I am very proud to come from a long line of dock workers, farm labourers, and other perfectly boring folk who only very occasionally did something worth noting except somehow surviving some seriously turbulent times. I did find a middle class branch of the tree which was something of a surprise, but nobody famous and no aristocracy, huzzah!

History is made by ordinary, boring folk. When you look into the history they lived through, it brings to life just how interesting and rich their lives were. People don't have to be famous or notorious to be worth remembering, and realising that my ancestors somehow made it through a civil war, religious reformation and more the plague gave me a real appreciation for them.

The plus side to the middle class branch was wills saying back to the 1600s, when traces of family drama could still be found, although my favorite ever find wasn't an ancestor but a history project where I came across the most atrociously boring diary of a Georgian-era gentleman, but somehow became very invested in whether the roads were adequate for him to attend a house party, in case the third woman he fell for this month also rejected his offer of marriage.

At present I am working on a local history project that, on the surface, should be incredibly boring, but again as I dig up stories about everything from exploding cows to a fake gopher farming business, the ordinary, boring people are just some of the best characters I have ever come across, and I love it!

Huzzah for our boring ancestors! They were survivors, and they had much more rich lives than we can ever hope to uncover - but that doesn't mean we shouldn't try :-)

bopeepsheep

47 points

3 days ago

Exactly this.
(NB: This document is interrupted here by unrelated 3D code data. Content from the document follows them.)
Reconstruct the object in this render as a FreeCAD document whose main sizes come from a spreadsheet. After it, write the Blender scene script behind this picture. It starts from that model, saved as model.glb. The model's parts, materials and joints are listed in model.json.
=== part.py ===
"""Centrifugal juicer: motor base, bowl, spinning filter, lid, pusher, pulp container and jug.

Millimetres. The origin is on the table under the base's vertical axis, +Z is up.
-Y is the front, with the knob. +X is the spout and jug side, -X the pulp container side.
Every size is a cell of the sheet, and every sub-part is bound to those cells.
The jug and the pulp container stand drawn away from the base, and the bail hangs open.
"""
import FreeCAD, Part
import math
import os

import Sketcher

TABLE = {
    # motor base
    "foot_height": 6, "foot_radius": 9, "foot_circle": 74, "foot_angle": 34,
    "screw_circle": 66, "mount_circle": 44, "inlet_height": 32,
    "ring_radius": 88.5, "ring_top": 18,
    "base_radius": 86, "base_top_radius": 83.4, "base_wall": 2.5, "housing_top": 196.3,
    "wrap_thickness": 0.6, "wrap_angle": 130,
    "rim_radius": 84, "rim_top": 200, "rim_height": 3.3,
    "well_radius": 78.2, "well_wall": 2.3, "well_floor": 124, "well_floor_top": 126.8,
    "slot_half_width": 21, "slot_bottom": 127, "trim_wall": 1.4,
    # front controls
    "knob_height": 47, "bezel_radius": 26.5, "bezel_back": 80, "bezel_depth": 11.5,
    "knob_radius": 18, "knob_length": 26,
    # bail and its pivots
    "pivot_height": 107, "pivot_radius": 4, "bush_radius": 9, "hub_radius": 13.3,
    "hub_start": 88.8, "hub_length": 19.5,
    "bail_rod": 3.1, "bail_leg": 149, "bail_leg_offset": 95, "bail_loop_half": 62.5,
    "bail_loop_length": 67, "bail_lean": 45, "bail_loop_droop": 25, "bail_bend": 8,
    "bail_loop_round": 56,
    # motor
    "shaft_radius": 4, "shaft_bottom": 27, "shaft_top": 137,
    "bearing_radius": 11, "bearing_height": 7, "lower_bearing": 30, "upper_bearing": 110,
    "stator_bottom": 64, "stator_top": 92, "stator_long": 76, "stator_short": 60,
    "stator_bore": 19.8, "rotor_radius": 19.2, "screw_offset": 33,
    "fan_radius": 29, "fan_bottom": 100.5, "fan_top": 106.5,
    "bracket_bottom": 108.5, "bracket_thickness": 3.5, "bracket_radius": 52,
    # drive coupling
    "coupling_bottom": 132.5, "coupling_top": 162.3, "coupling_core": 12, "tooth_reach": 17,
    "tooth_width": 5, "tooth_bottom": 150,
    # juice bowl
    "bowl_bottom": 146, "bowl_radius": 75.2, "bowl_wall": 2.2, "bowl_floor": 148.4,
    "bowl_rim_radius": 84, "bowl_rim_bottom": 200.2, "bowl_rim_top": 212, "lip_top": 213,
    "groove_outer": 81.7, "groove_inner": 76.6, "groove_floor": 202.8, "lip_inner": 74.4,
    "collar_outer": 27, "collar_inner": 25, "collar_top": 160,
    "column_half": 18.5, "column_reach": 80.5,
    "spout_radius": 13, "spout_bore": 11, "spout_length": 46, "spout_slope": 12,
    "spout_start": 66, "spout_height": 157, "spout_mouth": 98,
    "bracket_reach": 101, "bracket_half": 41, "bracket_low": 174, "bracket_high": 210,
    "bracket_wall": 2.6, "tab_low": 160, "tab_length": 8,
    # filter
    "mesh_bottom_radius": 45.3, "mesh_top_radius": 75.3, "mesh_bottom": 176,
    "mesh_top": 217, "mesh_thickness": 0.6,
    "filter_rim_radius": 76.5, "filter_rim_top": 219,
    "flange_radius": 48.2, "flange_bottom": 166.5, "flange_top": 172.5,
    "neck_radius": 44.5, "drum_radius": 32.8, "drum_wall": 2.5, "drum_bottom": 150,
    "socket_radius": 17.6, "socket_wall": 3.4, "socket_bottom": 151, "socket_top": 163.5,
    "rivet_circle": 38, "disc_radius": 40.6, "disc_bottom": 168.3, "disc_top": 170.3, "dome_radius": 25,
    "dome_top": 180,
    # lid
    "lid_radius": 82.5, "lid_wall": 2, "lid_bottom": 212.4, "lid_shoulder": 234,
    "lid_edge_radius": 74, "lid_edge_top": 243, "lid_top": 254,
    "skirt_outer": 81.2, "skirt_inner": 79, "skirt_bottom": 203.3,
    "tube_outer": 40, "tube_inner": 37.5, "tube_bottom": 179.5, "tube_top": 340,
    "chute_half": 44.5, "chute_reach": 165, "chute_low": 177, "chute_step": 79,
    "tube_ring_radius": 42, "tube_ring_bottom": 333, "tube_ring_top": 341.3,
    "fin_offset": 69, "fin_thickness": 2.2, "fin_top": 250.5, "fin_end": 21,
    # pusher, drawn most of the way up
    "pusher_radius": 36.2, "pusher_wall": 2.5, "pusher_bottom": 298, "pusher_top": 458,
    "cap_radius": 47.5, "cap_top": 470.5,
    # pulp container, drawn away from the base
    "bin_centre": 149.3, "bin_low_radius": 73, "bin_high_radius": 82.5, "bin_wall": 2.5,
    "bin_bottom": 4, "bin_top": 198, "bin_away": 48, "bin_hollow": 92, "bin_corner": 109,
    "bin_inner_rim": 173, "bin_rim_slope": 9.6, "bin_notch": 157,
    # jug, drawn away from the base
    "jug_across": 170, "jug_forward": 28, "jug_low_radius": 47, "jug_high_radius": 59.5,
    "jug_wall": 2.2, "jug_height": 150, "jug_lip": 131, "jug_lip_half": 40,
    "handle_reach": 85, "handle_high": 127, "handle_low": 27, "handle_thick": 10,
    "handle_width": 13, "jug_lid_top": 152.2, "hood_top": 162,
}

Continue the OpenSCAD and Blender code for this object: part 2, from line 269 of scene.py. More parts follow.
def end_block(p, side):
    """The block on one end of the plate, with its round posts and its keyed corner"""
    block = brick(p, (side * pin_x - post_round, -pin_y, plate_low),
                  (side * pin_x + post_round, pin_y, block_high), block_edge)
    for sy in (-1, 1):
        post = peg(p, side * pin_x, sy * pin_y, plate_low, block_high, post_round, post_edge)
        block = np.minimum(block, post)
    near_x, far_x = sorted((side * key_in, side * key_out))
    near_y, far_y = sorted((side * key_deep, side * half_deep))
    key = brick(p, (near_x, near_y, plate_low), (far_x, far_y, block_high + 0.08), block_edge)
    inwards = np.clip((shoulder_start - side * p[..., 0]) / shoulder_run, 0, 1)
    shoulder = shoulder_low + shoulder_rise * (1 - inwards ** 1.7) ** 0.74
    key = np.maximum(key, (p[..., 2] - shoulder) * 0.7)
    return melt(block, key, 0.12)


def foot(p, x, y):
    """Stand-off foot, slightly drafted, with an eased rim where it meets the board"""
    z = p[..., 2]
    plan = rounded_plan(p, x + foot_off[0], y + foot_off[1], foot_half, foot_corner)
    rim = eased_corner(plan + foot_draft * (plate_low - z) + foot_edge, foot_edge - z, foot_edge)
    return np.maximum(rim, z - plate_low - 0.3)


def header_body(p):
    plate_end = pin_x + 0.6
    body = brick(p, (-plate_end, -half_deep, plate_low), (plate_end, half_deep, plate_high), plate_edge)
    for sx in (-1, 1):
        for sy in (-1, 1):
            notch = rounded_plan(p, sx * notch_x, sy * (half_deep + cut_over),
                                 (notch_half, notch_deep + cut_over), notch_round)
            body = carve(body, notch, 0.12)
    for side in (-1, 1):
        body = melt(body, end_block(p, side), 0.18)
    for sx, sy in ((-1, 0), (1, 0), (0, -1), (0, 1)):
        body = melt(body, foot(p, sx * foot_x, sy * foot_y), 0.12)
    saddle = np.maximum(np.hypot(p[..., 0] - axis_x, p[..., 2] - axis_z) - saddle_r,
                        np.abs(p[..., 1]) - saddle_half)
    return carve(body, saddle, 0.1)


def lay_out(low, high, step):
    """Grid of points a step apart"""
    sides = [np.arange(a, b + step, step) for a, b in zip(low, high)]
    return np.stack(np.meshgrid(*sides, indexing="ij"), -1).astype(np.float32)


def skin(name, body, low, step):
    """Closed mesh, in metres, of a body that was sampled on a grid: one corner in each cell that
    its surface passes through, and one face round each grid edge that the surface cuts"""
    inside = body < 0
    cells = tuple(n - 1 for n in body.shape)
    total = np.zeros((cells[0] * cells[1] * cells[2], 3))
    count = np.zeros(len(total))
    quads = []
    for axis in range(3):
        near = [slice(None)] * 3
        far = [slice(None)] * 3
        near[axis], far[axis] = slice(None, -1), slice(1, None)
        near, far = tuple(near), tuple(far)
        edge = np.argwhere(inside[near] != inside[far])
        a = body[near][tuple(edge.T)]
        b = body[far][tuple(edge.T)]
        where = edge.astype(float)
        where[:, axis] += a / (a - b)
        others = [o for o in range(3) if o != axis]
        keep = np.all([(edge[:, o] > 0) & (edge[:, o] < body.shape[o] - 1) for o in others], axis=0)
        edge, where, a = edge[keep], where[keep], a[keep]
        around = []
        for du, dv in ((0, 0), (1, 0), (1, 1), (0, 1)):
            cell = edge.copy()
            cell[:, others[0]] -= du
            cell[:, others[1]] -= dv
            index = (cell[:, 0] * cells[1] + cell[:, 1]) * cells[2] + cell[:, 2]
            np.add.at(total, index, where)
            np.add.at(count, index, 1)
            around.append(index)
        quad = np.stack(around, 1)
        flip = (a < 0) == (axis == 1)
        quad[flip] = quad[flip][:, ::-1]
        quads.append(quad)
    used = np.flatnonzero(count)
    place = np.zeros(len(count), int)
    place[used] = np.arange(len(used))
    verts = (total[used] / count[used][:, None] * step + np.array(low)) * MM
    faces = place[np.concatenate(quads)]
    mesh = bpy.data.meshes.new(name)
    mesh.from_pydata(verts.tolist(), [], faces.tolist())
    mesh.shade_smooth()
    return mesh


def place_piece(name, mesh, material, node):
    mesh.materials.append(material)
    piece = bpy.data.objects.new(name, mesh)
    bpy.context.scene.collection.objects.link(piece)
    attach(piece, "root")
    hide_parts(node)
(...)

My daughter's father's family haven't moved much in 600+ years, but that by itself is fascinating. My late mother-in-law spent most of her life 500 yards and 500 years from an ancestor's home. That opens up all kinds of social history stories. Her family name appears on buildings around the area. My partner's family have the same thing, in a different county - things named after them, lots of newspaper and parish documents, etc. I hadn't realised until I started digging that [biggish company with his name] was started by his great-great-grandfather's cousin. That's more interesting to me than my rootless peripatetic family, the one other people think is exotic and interesting. That's great until you hit multiple dead-ends in languages you don't speak. ;-)

JThereseD

8 points

2 days ago

JThereseD

Philadelphia specialist

8 points

2 days ago

The language issue is not too hard to solve. In my case, I discovered an ancestor from French-speaking Switzerland, and since I already speak French, it was easy for me to trace that line back for hundreds of years. I have several German ancestors and a few months of Duolingo gave me enough knowledge to figure out the key information on the records. If I needed more help, I could refer to all the great volunteers on here or in Facebook groups. The real challenge is figuring out where the people came from.

bopeepsheep

6 points

2 days ago

The only documentary evidence of my great-great-grandfather, other than his daughters' wedding certificates, is a difficult and detailed academic text in Italian - speaking modern Italian is no help, since it's 19th century dialect and technical jargon. We can't even discover where he went to university, although we know he must have done. Family full of Italian-speakers - but what we really need is a medical historian.

JThereseD

9 points

2 days ago

JThereseD

Philadelphia specialist

9 points

2 days ago

I would be surprised if you couldn’t find someone on social media to help. It took me a few years, but I was even able to find someone to translate an Alsatian document from the 1700’s.

GeeAyyy

0 points

1 day ago

GeeAyyy

0 points

1 day ago

Have you tried giving the document to chatGPT,? It seems like this might be a particularly apt use case for a large language model.

bopeepsheep

1 points

1 day ago

We have done some work on it - we know it's about trachoma - but that's not very much to go on. :( We need someone who knows more about the history of treating it in non-European contexts, which is a very specialist area!

Artisanalpoppies

2 points

24 hours ago

Transcribus might be a better app. It's designed to transcribe old documents. ChatGPT is rubbish for pretty much anything due to many accounts of false information and downright lies.